137:9 is an application f the more general statement in 137:8. Vv. 8 and 9 are rhymed in the Hebrew style, which rhymes thoughts rather than sounds. For the psalmist, the horrific act of dashing Babylonian infants against the rocks is an application of the general biblical principle that justice demands that we reap what we sow (or that a Redeemer suffer for us).
To be sure, the Babylonian infants themselves were not responsible for their parents' and grandparents' actions in conquering Judah, destroying Jerusalem (with all the attendant horrors), and taking the Jews into captivity. But the death envisioned for the infants would have been virtually instantaneous. It would have been their bereaved mothers and fathers who would have suffered unbearable sorrow, not only as they watched the slaughter of their infants, but for every waking moment of the rest of their lives. The psalmist clearly believes that such suffering would be just: an eye for an eye, a tooth for a tooth.
"But," I can hear Burgy saying, "what you say actually proves my point. Jesus explicitly rejected the lex talionis, viz., an eye for an eye and a tooth for a tooth, in the Sermon on the Mount (Matt. 5:38-48). Christ enjoins us to love and pray for our enemies rather than retaliate in hatred or even rejoice in their anguish. Only by loving our enemies do we prove ourselves to be sons of Him who is merciful and loving towards them that hate Him. The God of Jesus is simply not the god portrayed in Psalm 137."
Not so fast. Jesus also explicitly taught that the impenitent wicked will suffer for their sins in a hell of fire (Gehenna). A just God must punish sin or he is not just. The NT, where we learn virtually everything the Bible has to say about hell (most of it from the lips of Jesus himself) clearly speaks of a hell whose torments make any anguish the Babylonians would have experienced when the Medes and Persians conquered them look like a slap on the wrist.
One of the most terrifying pictures of the wrath of God in the NT is found in Rev. 16. In 16:5-6 the angel enunciates the same principle the psalmist does in Psalm 137:8-9: God is just when he inflicts on the wicked the same treatment they inflicted on God's people. Burgy, would you say that Revelation presents a different god than the Father of our Lord Jesus Christ? And what about the terrifying texts from Jesus' own lips (e.g., Matt. 10:28, 11:21-24, 13:40-42 and 49-50, 22:13, 23:15 and 33-35, 24:50-51; Luke 10:12-15, 16:19-28 ff.). Would you excise those texts from the Bible so as to have an authoritative Scripture worthy of your conception of God? Would you conduct your own one-man Jesus Seminar down in Durango? My questions are rhetorical: I don't seriously suppose you would do that. But I want to establish the point that the NT approves the same principles of judgment that the OT does.

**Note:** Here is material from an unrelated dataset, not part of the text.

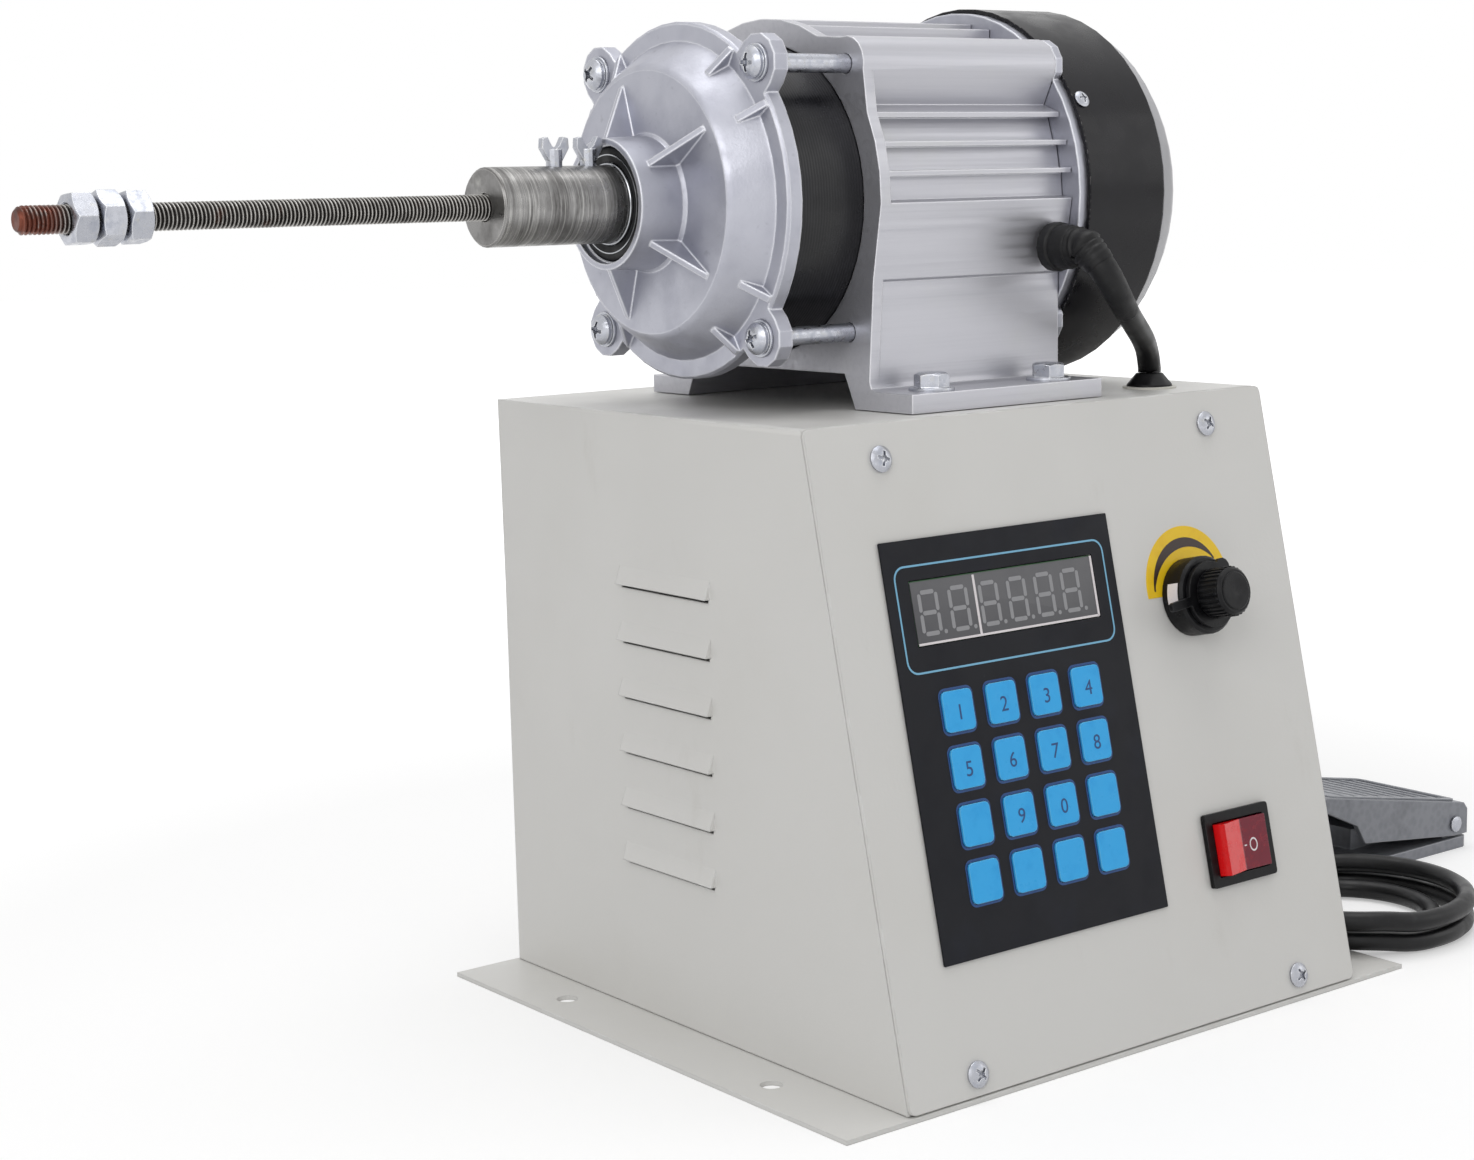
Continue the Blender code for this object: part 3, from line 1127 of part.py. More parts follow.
def least_gap(points, radius):
    """The smallest clear distance between two stretches that aren't neighbours."""
    least = math.inf
    apart = COIL_TURN_POINTS // 2
    for index, first in enumerate(points):
        for second in points[index + apart:]:
            least = min(least, (first - second).length - 2 * radius)
    return least


def make_foot_cord():
    coil = coil_points()
    make_tube("foot_cord_coil", coil, CORD_RADIUS, RUBBER, 1)
    coil_length = sum((second - first).length for first, second in zip(coil, coil[1:]))
    lead, lead_length = smooth_points(route_in_metres(CORD_LEAD_ROUTE), CORD_LEAD_POINTS)
    make_tube("foot_cord_lead", lead, CORD_RADIUS, RUBBER, 2)
    tail, tail_length = smooth_points(route_in_metres(CORD_TAIL_ROUTE), CORD_TAIL_POINTS)
    make_tube("foot_cord_tail", tail, CORD_RADIUS, RUBBER, 2)
    print(f"foot cord lead {lead_length:.3f} m, coil {coil_length:.3f} m, tail {tail_length:.3f} m")
    print(f"coil's least gap to itself {least_gap(coil, CORD_RADIUS) / MM:.2f} mm")


def make_glands():
    edge = GAP * 2
    nut_end = GLAND_FLANGE + GLAND_NUT_LENGTH
    profile = [
        (0, GAP), (GLAND_RADIUS, GAP), (GLAND_RADIUS, GLAND_FLANGE - edge), (GLAND_RADIUS - edge, GLAND_FLANGE),
        (GLAND_NUT_RADIUS, GLAND_FLANGE), (GLAND_NUT_RADIUS, nut_end), (GLAND_TIP_RADIUS, GLAND_LENGTH + GAP),
        (0, GLAND_LENGTH + GAP),
    ]
    place = (GLAND_X, PAD_Y, GLAND_Z)
    add_piece("cable_gland", turned(profile, SMALL_SIDES), RUBBER, None, place, (math.pi / 2, 0, 0))
    stem = GROMMET_HOLE - GAP
    grommet = [
        (0, -SHEET - GAP), (stem, -SHEET - GAP), (stem, GAP), (GROMMET_RADIUS, GAP),
        (GROMMET_RADIUS, GROMMET_HEIGHT / 4), (LEAD_RADIUS + edge, GROMMET_HEIGHT), (0, GROMMET_HEIGHT),
    ]
    place = (GROMMET_X, GROMMET_Y, CABINET_HEIGHT)
    add_piece("lead_grommet", turned(grommet, SMALL_SIDES), RUBBER, None, place)
    gland = [
        (0, -SHEET - GAP), (CORD_GLAND_TIP, -SHEET - GAP), (CORD_GLAND_TIP, GAP), (CORD_GLAND_RADIUS, GAP),
        (CORD_GLAND_RADIUS, CORD_GLAND_LENGTH / 3), (CORD_GLAND_TIP, CORD_GLAND_LENGTH), (0, CORD_GLAND_LENGTH),
    ]
    place = (CORD_GLAND_X, CABINET_DEPTH / 2, CORD_GLAND_Z)
    add_piece("foot_cord_gland", turned(gland, SMALL_SIDES), BLACK_PLASTIC, None, place, (-math.pi / 2, 0, 0))


# Foot switch; its frame lies on the table at the hinge end, X runs towards the toe end

def pedal_top(x):
    """The treadle's top at a place along the pedal."""
    return PEDAL_LOW_HEIGHT + (PEDAL_HIGH_HEIGHT - PEDAL_LOW_HEIGHT) * x / PEDAL_LENGTH


def side_prism(outline, half_width):
    """Pull an outline of X and Z points sideways."""
    shape = prism(outline, -half_width, half_width)
    shape.transform(Matrix.Rotation(math.pi / 2, 4, "X"))
    return shape


def make_pedal_base(frame):
    half = PEDAL_WIDTH / 2
    slab = box((PEDAL_LENGTH, PEDAL_WIDTH, PEDAL_BASE_HEIGHT), (PEDAL_LENGTH / 2, 0, PEDAL_BASE_HEIGHT / 2))
    uprights = [edge for edge in slab.edges if abs(edge.verts[0].co.z - edge.verts[1].co.z) > GAP]
    bmesh.ops.bevel(slab, geom=uprights, offset=PEDAL_WALL, segments=2, profile=0.5, affect="EDGES")
    base = add_piece("pedal_base", slab, PEDAL_GREY, frame)
    inner = half - PEDAL_WALL - GAP
    extras = bmesh.new()
    lug = 2 * PEDAL_PIN_RADIUS
    box(
        (2 * lug, 2 * inner, PEDAL_PIN_HEIGHT + lug - PEDAL_BASE_HEIGHT / 2),
        (PEDAL_PIN_INSET, 0, (PEDAL_PIN_HEIGHT + lug + PEDAL_BASE_HEIGHT / 2) / 2), extras,
    )
    post_middle = PEDAL_SKIRT_END - PEDAL_POST_WIDTH
    box(
        (PEDAL_POST_WIDTH, PEDAL_POST_WIDTH, PEDAL_POST_HEIGHT - PEDAL_BASE_HEIGHT / 2),
        (post_middle, 0, (PEDAL_POST_HEIGHT + PEDAL_BASE_HEIGHT / 2) / 2), extras,
    )
    boss = cylinder(PEDAL_BOSS_RADIUS, -PEDAL_LENGTH / 4, PEDAL_BOSS_LENGTH, SMALL_SIDES)
    turn = Matrix.Translation((PEDAL_LENGTH, 0, PEDAL_BOSS_RADIUS + PEDAL_BASE_HEIGHT - PEDAL_WALL / 4))
    boss.transform(turn @ Matrix.Rotation(math.pi / 2, 4, "Y"))
    join_shapes(base, add_piece("guide_pedal_blocks", extras, None, frame), "UNION")
    join_shapes(base, add_piece("guide_pedal_boss", boss, None, frame), "UNION")
    hole = cylinder(PEDAL_PIN_RADIUS + GAP, -half, half, HEX * 2)
    hole.transform(Matrix.Translation((PEDAL_PIN_INSET, 0, PEDAL_PIN_HEIGHT)) @ Matrix.Rotation(math.pi / 2, 4, "X"))
    join_shapes(base, add_piece("guide_pedal_hole", hole, None, frame), "DIFFERENCE")


def make_pedal_treadle(frame):
    """The pressed cover: an open-bottomed wedge with side skirts and a lip over the toe end."""
    half = PEDAL_WIDTH / 2
    low = PEDAL_BASE_HEIGHT + PEDAL_SKIRT_LIFT
    toe_x = PEDAL_LENGTH + PEDAL_LIP
    axis_x = PEDAL_PIN_INSET
    axis_z = PEDAL_PIN_HEIGHT
    toe_low = low + PEDAL_TOE_LIFT * PEDAL_SKIRT_END / PEDAL_LENGTH
    lip = 2 * PEDAL_WALL
    outline = [
        (0, low), (axis_x, low), (PEDAL_SKIRT_END, toe_low), (PEDAL_SKIRT_END + lip, pedal_top(PEDAL_SKIRT_END) - 2 * lip),
        (toe_x, pedal_top(toe_x) - lip), (toe_x, pedal_top(toe_x) - PEDAL_WALL / 2),
        (toe_x - PEDAL_WALL, pedal_top(toe_x)), (PEDAL_WALL, pedal_top(PEDAL_WALL)), (0, pedal_top(0) - PEDAL_WALL),
    ]
    placed = [(x - axis_x, z - axis_z) for x, z in outline]
    base = (axis_x, 0, axis_z)
    treadle = add_piece("pedal_treadle", side_prism(placed, half), PEDAL_GREY, frame, base)
    roof = PEDAL_WALL
    hollow = [
        (roof, -OVERRUN), (toe_x + OVERRUN, -OVERRUN), (toe_x + OVERRUN, pedal_top(toe_x + OVERRUN) - 3 * roof / 2),
        (toe_x - lip, pedal_top(toe_x - lip) - roof), (roof, pedal_top(roof) - roof),
    ]
    placed = [(x - axis_x, z - axis_z) for x, z in hollow]
    inside = add_piece("guide_treadle_hollow", side_prism(placed, half - PEDAL_WALL), None, frame, base)
    join_shapes(treadle, inside, "DIFFERENCE")
    hole = cylinder(PEDAL_PIN_RADIUS + GAP, -half - OVERRUN, half + OVERRUN, HEX * 2)
    hole.transform(Matrix.Rotation(math.pi / 2, 4, "X"))
    join_shapes(treadle, add_piece("guide_treadle_hole", hole, None, frame, base), "DIFFERENCE")


def make_pedal_pin(frame):
    half = PEDAL_WIDTH / 2 + GAP
    profile = [
        (0, -half), (PEDAL_PIN_RADIUS, -half), (PEDAL_PIN_RADIUS, half), (PEDAL_PIN_HEAD, half),
        (PEDAL_PIN_HEAD, half + PEDAL_PIN_HEAD_HEIGHT / 2), (PEDAL_PIN_RADIUS, half + PEDAL_PIN_HEAD_HEIGHT),
        (0, half + PEDAL_PIN_HEAD_HEIGHT),
    ]
    place = (PEDAL_PIN_INSET, 0, PEDAL_PIN_HEIGHT)
    add_piece("pedal_pin", turned(profile, HEX * 2), TURNED_STEEL, frame, place, (-math.pi / 2, 0, 0))


# Inside and behind

def make_power_supply():
    size = (SUPPLY_WIDTH, SUPPLY_DEPTH, SUPPLY_HEIGHT)
    shape = box(size, (SUPPLY_X, SUPPLY_Y, FLOOR_OF_BODY + SUPPLY_HEIGHT / 2))
    bmesh.ops.bevel(shape, geom=shape.edges[:], offset=SUPPLY_BEVEL, segments=1, profile=0.5, affect="EDGES")
    add_piece("power_supply", shape, SUPPLY_STEEL)


def make_mains_inlet():
    """The appliance inlet: a flange outside, a body through the rear wall and three pins in the socket."""
    rear = CABINET_DEPTH / 2
    flange = prism(
        rounded_outline(INLET_FLANGE_WIDTH, INLET_FLANGE_HEIGHT, INLET_FLANGE_DEPTH, 2), GAP, GAP + INLET_FLANGE_DEPTH
    )
    place = (INLET_X, rear, INLET_Z)
    turn = (-math.pi / 2, 0, 0)
    inlet = add_piece("mains_inlet", flange, BLACK_PLASTIC, None, place, turn)
    body = box(
        (INLET_BODY_WIDTH, INLET_BODY_HEIGHT, INLET_BODY_DEPTH + 2 * GAP), (0, 0, 2 * GAP - INLET_BODY_DEPTH / 2)
    )
    join_shapes(inlet, add_piece("guide_inlet_body", body, None, None, place, turn), "UNION")
    floor = INLET_FLANGE_DEPTH - INLET_BODY_DEPTH + INLET_WALL
    recess = box(
        (INLET_BODY_WIDTH - 2 * INLET_WALL, INLET_BODY_HEIGHT - 2 * INLET_WALL, INLET_BODY_DEPTH),
        (0, 0, floor + INLET_BODY_DEPTH / 2),
    )
    join_shapes(inlet, add_piece("guide_inlet_recess", recess, None, None, place, turn), "DIFFERENCE")
    pins = bmesh.new()
    for column in (-1, 0, 1):
        centre = (column * INLET_PIN_SPACING, 0)
        cylinder(INLET_PIN_RADIUS, floor - INLET_WALL / 2, floor + INLET_PIN_LENGTH, HEX, centre, pins)
    join_shapes(inlet, add_piece("guide_inlet_pins", pins, None, None, place, turn), "UNION")


def main():
    clear_scene()
    front = add_frame("front_plane", (0, -CABINET_DEPTH / 2, 0), (math.pi / 2 - TILT, 0, 0))
    motor = add_frame("spindle_line", (0, SPINDLE_Y, SPINDLE_Z), (0, -math.pi / 2, 0))
    pedal = add_frame("pedal_place", (PEDAL_END_X, PEDAL_Y, 0), (0, 0, math.pi))
    make_body_shell()
    make_base_plate()
    for make in (make_front_panel, make_overlay, make_keys, make_control_board, make_rocker, make_speed_dial):
        make(front)
    for make in (
        make_front_bell, make_through_bolts, make_stator, make_motor_housing, make_rear_bell, make_bearings,
        make_rotor, make_fan, make_fan_cover, make_rear_grille, make_coupler, make_threaded_rod, make_nuts,
        make_wing_screws,
    ):
        make(motor)
    make_motor_lead()
    make_glands()
    for make in (make_pedal_base, make_pedal_treadle, make_pedal_pin):
        make(pedal)
    make_foot_cord()
    make_power_supply()
    make_mains_inlet()
    bpy.context.view_layer.update()


main()
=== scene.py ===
# %% [markdown]
# A wire coil winding machine. A small motor with a long threaded spindle is bolted on top of a painted
# sheet cabinet, whose sloping front carries a counting keypad, a speed dial and a rocker switch.
# A foot switch lies beside it on its looped cord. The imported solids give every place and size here,
# so the first step is to load them. A helper reads the box of any one of them, in metres.

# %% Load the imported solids
import json
import math

import bmesh
import bpy
from mathutils import Matrix, Vector


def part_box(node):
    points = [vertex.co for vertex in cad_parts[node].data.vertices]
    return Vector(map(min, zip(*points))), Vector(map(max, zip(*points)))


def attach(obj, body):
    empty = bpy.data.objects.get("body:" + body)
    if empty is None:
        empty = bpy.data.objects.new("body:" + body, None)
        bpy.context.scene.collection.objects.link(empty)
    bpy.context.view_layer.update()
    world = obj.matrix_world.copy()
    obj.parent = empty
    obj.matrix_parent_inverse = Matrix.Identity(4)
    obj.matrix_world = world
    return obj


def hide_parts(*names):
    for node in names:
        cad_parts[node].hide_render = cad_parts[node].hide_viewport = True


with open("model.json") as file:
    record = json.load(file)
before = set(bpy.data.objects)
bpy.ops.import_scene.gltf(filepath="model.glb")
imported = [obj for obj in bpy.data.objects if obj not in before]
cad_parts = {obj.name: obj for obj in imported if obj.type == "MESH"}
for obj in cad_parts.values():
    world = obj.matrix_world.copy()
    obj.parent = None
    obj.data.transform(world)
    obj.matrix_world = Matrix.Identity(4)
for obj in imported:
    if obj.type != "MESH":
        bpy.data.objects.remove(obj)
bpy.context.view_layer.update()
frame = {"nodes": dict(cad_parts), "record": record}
MM = 0.001

# %% [markdown]
# The picture is taken from the front left, a little above the cabinet's top, with a longish lens.
# The camera's axes are worked out from the way it looks and how far it leans, because a look-at
# constraint would give no lean. The lens is worked out for a 36 mm wide sensor.

# %% Camera
LOOK_TURN = math.radians(37.7)
LOOK_DOWN = math.radians(8.9)
LEAN = math.radians(-1.2)
SENSOR = 36.0

forward = Vector((
    math.sin(LOOK_TURN) * math.cos(LOOK_DOWN), math.cos(LOOK_TURN) * math.cos(LOOK_DOWN), -math.sin(LOOK_DOWN),
))
level_right = forward.cross(Vector((0, 0, 1))).normalized()
level_up = level_right.cross(forward)
right = level_right * math.cos(LEAN) + level_up * math.sin(LEAN)
up = level_up * math.cos(LEAN) - level_right * math.sin(LEAN)

lens = bpy.data.cameras.new("bench_camera")
lens.sensor_fit = "HORIZONTAL"
lens.sensor_width = SENSOR
lens.lens = 2566.4 / 1474 * SENSOR
lens.clip_start = 0.02
camera = bpy.data.objects.new("bench_camera", lens)
axes = Matrix((right, up, -forward)).transposed().to_4x4()
camera.matrix_world = Matrix.Translation((-0.5737, -0.6399, 0.2732)) @ axes
bpy.context.scene.collection.objects.link(camera)
bpy.context.scene.camera = camera
print(f"lens {lens.lens:.1f} mm")

# %% [markdown]
# Finishes need colours as they look on a screen, which Blender wants as linear values.
# Every finish starts from one shader, and small helpers then add what a real surface has: two tones that
# drift into each other, a grain that can be felt, and a gloss that isn't even. All patterns use
# object coordinates, so that they stay on the metal in every view.

# %% Helpers for finishes
def screen_colour(red, green, blue):
    """A colour as it is seen on a screen, from 0 to 255, as the linear values that shaders use."""
    linear = []
    for value in (red, green, blue):
        share = value / 255
        linear.append(share / 12.92 if share <= 0.04045 else ((share + 0.055) / 1.055) ** 2.4)
    return (*linear, 1.0)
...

Yet God has been merciful in sending Christ to take the sins of his people upon himself. He does not deal with us as our sins deserve (an OT insight, incidently; Psalm 103:9-14, Ezra 9:13). He is even merciful towards those who are not his people; the book of Jonah makes that point. And, as Bivalve pointed out, God didn't even punish the Babylonians as their sins deserved: the Persians (God's instruments, Is. 45:1-3) were more humane towards the Babylonians than the Babylonians were towards those they vanquished.
"Again, you prove my point," I can hear Burgy say. "If the psalmist were really moved by God when he wrote he would have expressed a desire for God to be merciful towards the Babylonians rather than the desire that they get it in the neck for their sins. Matthew 5:43-47 is the Christian standard. If the God of the NT is also the God of the OT, we ought to see a forgiving spirit on the part of one whose writings are supposed to express God's sentiments."
In answer to this objection I would point out that God is merciful and gracious to the penitent. At the time Psalm 137 was written Babylon had already had the opportunity to turn to God and had rejected that opportunity. Daniel and his three friends had borne faithful witness to God at the Babylonian court and had had some positive influence on Nebuchadnezzar. That influence didn't last. Daniel 5 tells how Nebuchadnezzar's grandson Belshazzar and his guests profaned the temple vessels in the banquet and praised the gods of wood and stone. Daniel points this out to Belshazzar in 5:18-28, a passage worth reading in its entirety. Babylon had turned away from the repentance that saved Niniveh for a generation.
Jeremiah could tell the exiles at the beginning of their captivity to pray for the peace of Babylon (Jer. 29:7), but by the time the psalmist wrote it was too late for that: Babylon had summarily and irrevocably rejected the true God. The words of Hebrews 10:26-27 apply here: "If we deliberately keep on sinning after we have received the knowledge of the truth, no sacrifice for sins is left, but only a fearful expectation of judgment and of raging fire that will consume the enemies of God." This is the sin that leads to death (1 Jn. 5:16), where we are not to pray anymore for God's mercy. At such a time it is appropriate to pray and look for God's righteous judgment. While I am loathe to make that kind of judgment about anybody (though John indicates we can know without some special revelation), the inspired psalmist certainly knew that the Babylonians were beyond the point where they could repent and turn to God.